__INPUT__
>> Begin
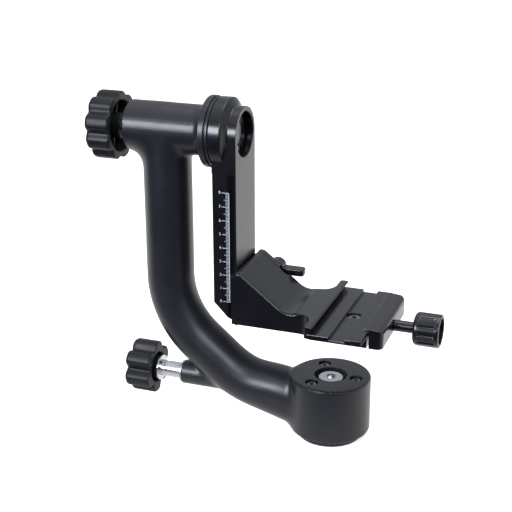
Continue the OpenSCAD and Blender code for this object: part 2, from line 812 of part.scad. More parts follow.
module clamp_centre_screw() {
  color(steel) translate([channel_x + channel_w / 2, 0, 0]) difference() {
    union() {
      translate([0, 0, floor_z - 7]) cylinder(h = 3.8, d = 9);
      translate([0, 0, base_z]) cylinder(h = base_t - 6, d = 5);
    }
    translate([0, 0, floor_z - 5.4]) cylinder(h = 4, d = 4.6, $fn = 6);
  }
}

// ---- Height lock ----

module height_jaw() {
  hook_h = bracket_h + base_t - 4;
  color(black_anodised) difference() {
    union() {
      intersection() {
        translate([0, jaw_side, 0]) rotate([90, 0, 0])
          linear_extrude(jaw_side - split_y - split_gap) platform_outline();
        translate([bracket_x, 0, base_z - 1])
          cube([split_x - bracket_x - split_gap, jaw_side, bracket_h + base_t + 2]);
      }
      translate([0, 0, base_z]) linear_extrude(hook_h) mirror([0, 1])
        hook_section(jaw_side - 1, split_y + split_gap);
    }
    translate([lever_x, 0, lever_z]) rod_y(0, clamp_l, lever_screw_d + 2 * run);
    for (z = [base_z + 5, floor_z + 5]) translate([lever_x, 0, z]) rod_y(split_y - 1, 6, jaw_pin_d + 2 * run);
  }
}

module height_jaw_pins() {
  color(steel) for (z = [base_z + 5, floor_z + 5])
    translate([lever_x, 0, z]) rod_y(split_y - 7, 11, jaw_pin_d);
}

module height_lever() {
  paddle_t = 5.2;
  paddle_r = 3;
  color(black_anodised) translate([lever_x, 0, lever_z]) difference() {
    union() {
      rod_y(jaw_side + slide_gap, lever_t, lever_hub_d);
      translate([0, jaw_side + slide_gap + 0.5, -4.3]) linear_extrude(paddle_t) union() {
        square([lever_l - paddle_r, lever_t - 1]);
        translate([0, paddle_r]) square([lever_l, lever_t - 1 - 2 * paddle_r]);
        for (y = [paddle_r, lever_t - 1 - paddle_r]) translate([lever_l - paddle_r, y]) circle(r = paddle_r);
      }
    }
    rod_y(0, 60, lever_screw_d);
  }
}

module lever_screw() {
  end_y = jaw_side + slide_gap + lever_t - 0.5;
  color(steel) translate([lever_x, 0, lever_z]) difference() {
    rod_y(2, end_y - 2, lever_screw_d);
    translate([0, end_y - 3, 0]) rotate([-90, 30, 0]) cylinder(h = 5, d = 3.5, $fn = 6);
  }
}

// ---- Movable jaw of the clamp ----

module clamp_jaw() {
  corner = 2.5;
  end_round = 4;
  color(black_anodised) difference() {
    translate([0, jaw_l / 2, 0]) rotate([90, 0, 0]) linear_extrude(jaw_l) {
      polygon([[jaw_root, jaw_z], [jaw_out, jaw_z], [jaw_out, jaw_top - 1 - corner],
        [jaw_out - corner, jaw_top - 1], [jaw_lip + 2, jaw_top], [jaw_lip, jaw_top],
        [jaw_lip, jaw_top - 0.8], [jaw_root, jaw_top - 0.8 - undercut]]);
      translate([jaw_out - corner, jaw_top - 1 - corner]) circle(r = corner - 0.02);
    }
    for (s = [-1, 1]) translate([0, 0, jaw_z - 1]) linear_extrude(jaw_top - jaw_z + 2) scale([1, s])
      corner_waste(jaw_out, jaw_l / 2, end_round);
    translate([0, 0, clamp_axis_z]) rod_x(jaw_root - 1, jaw_t + 2, clamp_screw_d + 2 * run);
    for (s = [-1, 1]) translate([0, s * guide_span / 2, clamp_axis_z])
      rod_x(jaw_root - 1, jaw_t + 1 - pin_wall, guide_d + 2 * run);
  }
}

module clamp_screw() {
  neck_d = 8;
  color(black_anodised) translate([0, 0, clamp_axis_z]) {
    rod_x(base_right - 9, jaw_out - base_right + 9 + slide_gap, clamp_screw_d);
    rod_x(jaw_out + slide_gap, clamp_neck + 5, neck_d);
  }
}

module clamp_knob() {
  flutes = 12;
  flute_d = 5;
  x0 = jaw_out + slide_gap + clamp_neck;
  color(black_anodised) translate([x0, 0, clamp_axis_z]) difference() {
    rod_x(0, clamp_knob_l, clamp_knob_d);
    for (i = [0:flutes - 1]) rotate([360 / flutes * i, 0, 0])
      translate([0, clamp_knob_d / 2 + flute_d / 2 - 0.7, 0]) rod_x(2.5, clamp_knob_l - 5, flute_d);
    rod_x(-1, 6, 8);
    rod_x(clamp_knob_l - 5, 6, clamp_knob_d - 5);
  }
}

module clamp_knob_cap() {
  x0 = jaw_out + slide_gap + clamp_neck;
  color(black_plastic) translate([x0, 0, clamp_axis_z]) difference() {
    rod_x(clamp_knob_l - 5, 2, clamp_knob_d - 5);
    rod_x(clamp_knob_l - 4, 3, 4.6, $fn = 6);
  }
}

foot_spindle();
tripod_bush();
pan_inner_races();
pan_washer();
pan_bolt();
j_arm();
bearing_cartridge();
pan_outer_races();
pan_ball_cages();
cap_screws();
tilt_bearing_cap();
tilt_outer_races();
tilt_ball_cages();
friction_ring();
tilt_lock_bush();
pan_lock_bush();
pan_brake_shoe();
pan_lock_screw();
pan_stem_washer();
pan_knob();
tilt_brake_pad();
tilt_lock_screw();
tilt_stem_washer();
tilt_knob();
swing_arm();
tilt_axle();
tilt_inner_races();
axle_nut();
arm_set_screw();
arm_stop_screws();
platform();
clamp_guide_pins();
clamp_springs();
clamp_centre_screw();
height_jaw();
height_jaw_pins();
height_lever();
lever_screw();
clamp_jaw();
clamp_screw();
clamp_knob();
clamp_knob_cap();
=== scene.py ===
"""Gimbal tripod head: detailed outer pieces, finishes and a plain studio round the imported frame.

Pieces are drawn in millimetres in the frame's own axes and scaled to metres when they are delivered.
"""
import json
from math import atan2, cos, pi, radians, sin, sqrt, tan

import bmesh
import bpy
import numpy as np
from mathutils import Matrix, Vector


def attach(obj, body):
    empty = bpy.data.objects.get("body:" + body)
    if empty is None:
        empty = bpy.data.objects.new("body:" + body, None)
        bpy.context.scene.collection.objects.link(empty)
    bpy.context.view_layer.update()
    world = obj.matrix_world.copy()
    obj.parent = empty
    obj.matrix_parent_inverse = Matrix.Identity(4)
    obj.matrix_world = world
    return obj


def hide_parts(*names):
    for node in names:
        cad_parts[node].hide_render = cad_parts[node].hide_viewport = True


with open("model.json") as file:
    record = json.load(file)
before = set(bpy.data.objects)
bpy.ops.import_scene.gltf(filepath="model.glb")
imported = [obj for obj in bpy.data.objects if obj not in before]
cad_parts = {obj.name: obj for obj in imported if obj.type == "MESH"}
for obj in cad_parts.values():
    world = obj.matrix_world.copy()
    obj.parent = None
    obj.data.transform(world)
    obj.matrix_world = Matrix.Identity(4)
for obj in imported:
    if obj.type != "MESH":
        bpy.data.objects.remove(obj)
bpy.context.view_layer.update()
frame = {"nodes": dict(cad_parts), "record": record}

MM = 0.001
STEEP = radians(32)
FLAT_AREA, FLAT_BEND = 40.0, radians(9)

# Heights and places shared by several pieces, in millimetres
TILT_Z = 217.0
LOCK_Z = 215.4
REACH = 123.0
TUBE_R = 17.2
BASE_R = 28.7
BASE_TOP = 46.0
BASE_BOTTOM = 5.0
HOUSING_R = 17.6
HOUSING_END = -149.5
CAP_OUT, CAP_IN = -90.2, -83.2
HEAD_OUT = -82.4
ARM_OUT, ARM_IN = -81.9, -64.3
HEAD_R = 24.6
RAIL_HALF = 19.0
ARM_BOTTOM = 82.5
PAN_LOCK_Z = 29.8
BOSS_R, BOSS_OUT = 8.9, -114.0
FLOOR_Z, BASE_Z = 96.0, 85.5
BRACKET_X = -64.2
BRACKET_TOP = 125.4
CLAMP_Z = 91.2
CARTRIDGE_TOP = 39.0
SCREW_FLOOR, SCREW_TOP = 40.5, 44.5
SCREW_CIRCLE = 18.6
POCKET_R = 15.7
HOOK_HEIGHT = 35.9
LOCK_BORE = 3.05
GUIDE_Y = 20.0
AT_TILT, AT_PAN_LOCK, AT_CLAMP = (0, 0, TILT_Z), (0, 0, PAN_LOCK_Z), (0, 0, CLAMP_Z)
SCREW_SPOTS = [(SCREW_CIRCLE * cos(k * 2 * pi / 3), SCREW_CIRCLE * sin(k * 2 * pi / 3), 0) for k in range(3)]
SET_SCREW_SPOT = (0, -POCKET_R * cos(radians(25)), TILT_Z - POCKET_R * sin(radians(25)))


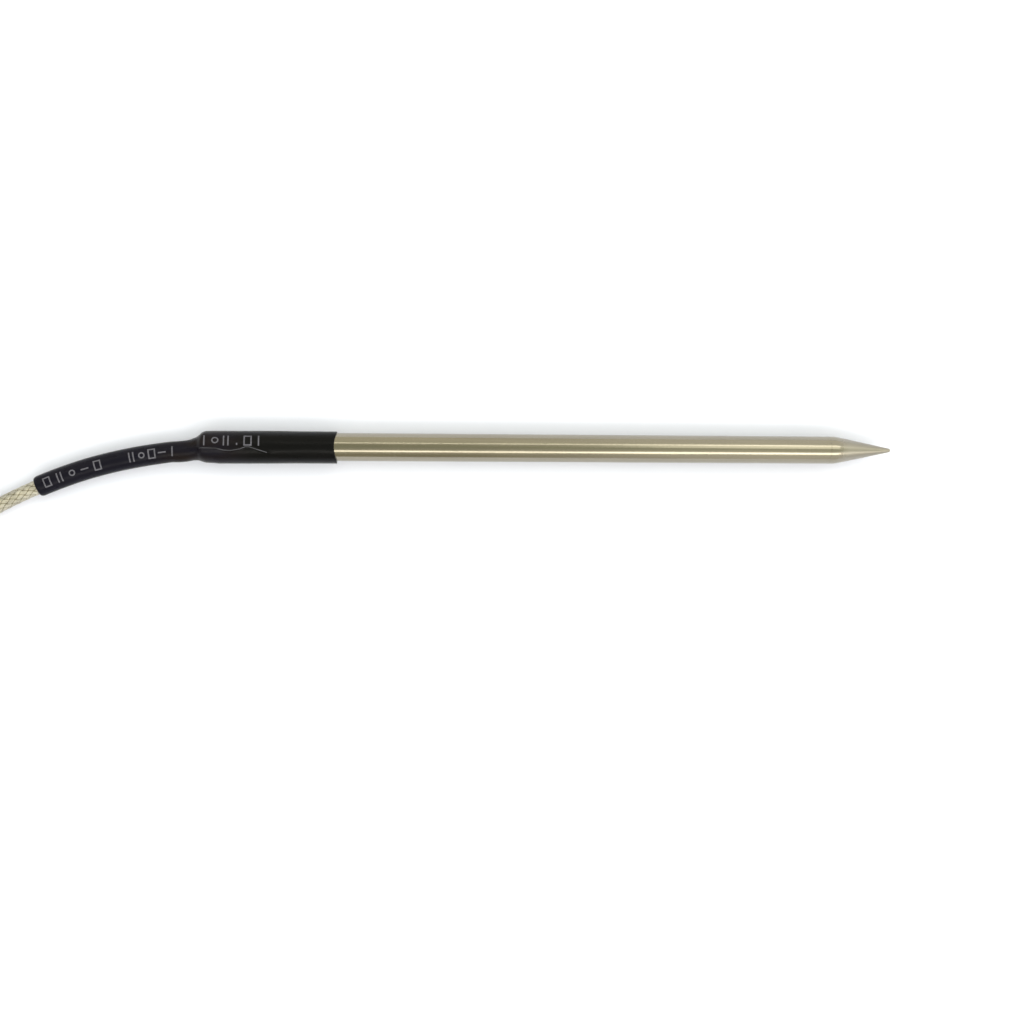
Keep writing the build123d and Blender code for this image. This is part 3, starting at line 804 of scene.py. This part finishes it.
>> End
__WRITTEN INSTRUCTION__
Start at the line with "foot_spindle();", stop at the line with "obj.data.transform(world)", and return every line in that stretch exactly, those two included.

__FINAL RESULT__
foot_spindle();
tripod_bush();
pan_inner_races();
pan_washer();
pan_bolt();
j_arm();
bearing_cartridge();
pan_outer_races();
pan_ball_cages();
cap_screws();
tilt_bearing_cap();
tilt_outer_races();
tilt_ball_cages();
friction_ring();
tilt_lock_bush();
pan_lock_bush();
pan_brake_shoe();
pan_lock_screw();
pan_stem_washer();
pan_knob();
tilt_brake_pad();
tilt_lock_screw();
tilt_stem_washer();
tilt_knob();
swing_arm();
tilt_axle();
tilt_inner_races();
axle_nut();
arm_set_screw();
arm_stop_screws();
platform();
clamp_guide_pins();
clamp_springs();
clamp_centre_screw();
height_jaw();
height_jaw_pins();
height_lever();
lever_screw();
clamp_jaw();
clamp_screw();
clamp_knob();
clamp_knob_cap();
=== scene.py ===
"""Gimbal tripod head: detailed outer pieces, finishes and a plain studio round the imported frame.

Pieces are drawn in millimetres in the frame's own axes and scaled to metres when they are delivered.
"""
import json
from math import atan2, cos, pi, radians, sin, sqrt, tan

import bmesh
import bpy
import numpy as np
from mathutils import Matrix, Vector


def attach(obj, body):
    empty = bpy.data.objects.get("body:" + body)
    if empty is None:
        empty = bpy.data.objects.new("body:" + body, None)
        bpy.context.scene.collection.objects.link(empty)
    bpy.context.view_layer.update()
    world = obj.matrix_world.copy()
    obj.parent = empty
    obj.matrix_parent_inverse = Matrix.Identity(4)
    obj.matrix_world = world
    return obj


def hide_parts(*names):
    for node in names:
        cad_parts[node].hide_render = cad_parts[node].hide_viewport = True


with open("model.json") as file:
    record = json.load(file)
before = set(bpy.data.objects)
bpy.ops.import_scene.gltf(filepath="model.glb")
imported = [obj for obj in bpy.data.objects if obj not in before]
cad_parts = {obj.name: obj for obj in imported if obj.type == "MESH"}
for obj in cad_parts.values():
    world = obj.matrix_world.copy()
    obj.parent = None
    obj.data.transform(world)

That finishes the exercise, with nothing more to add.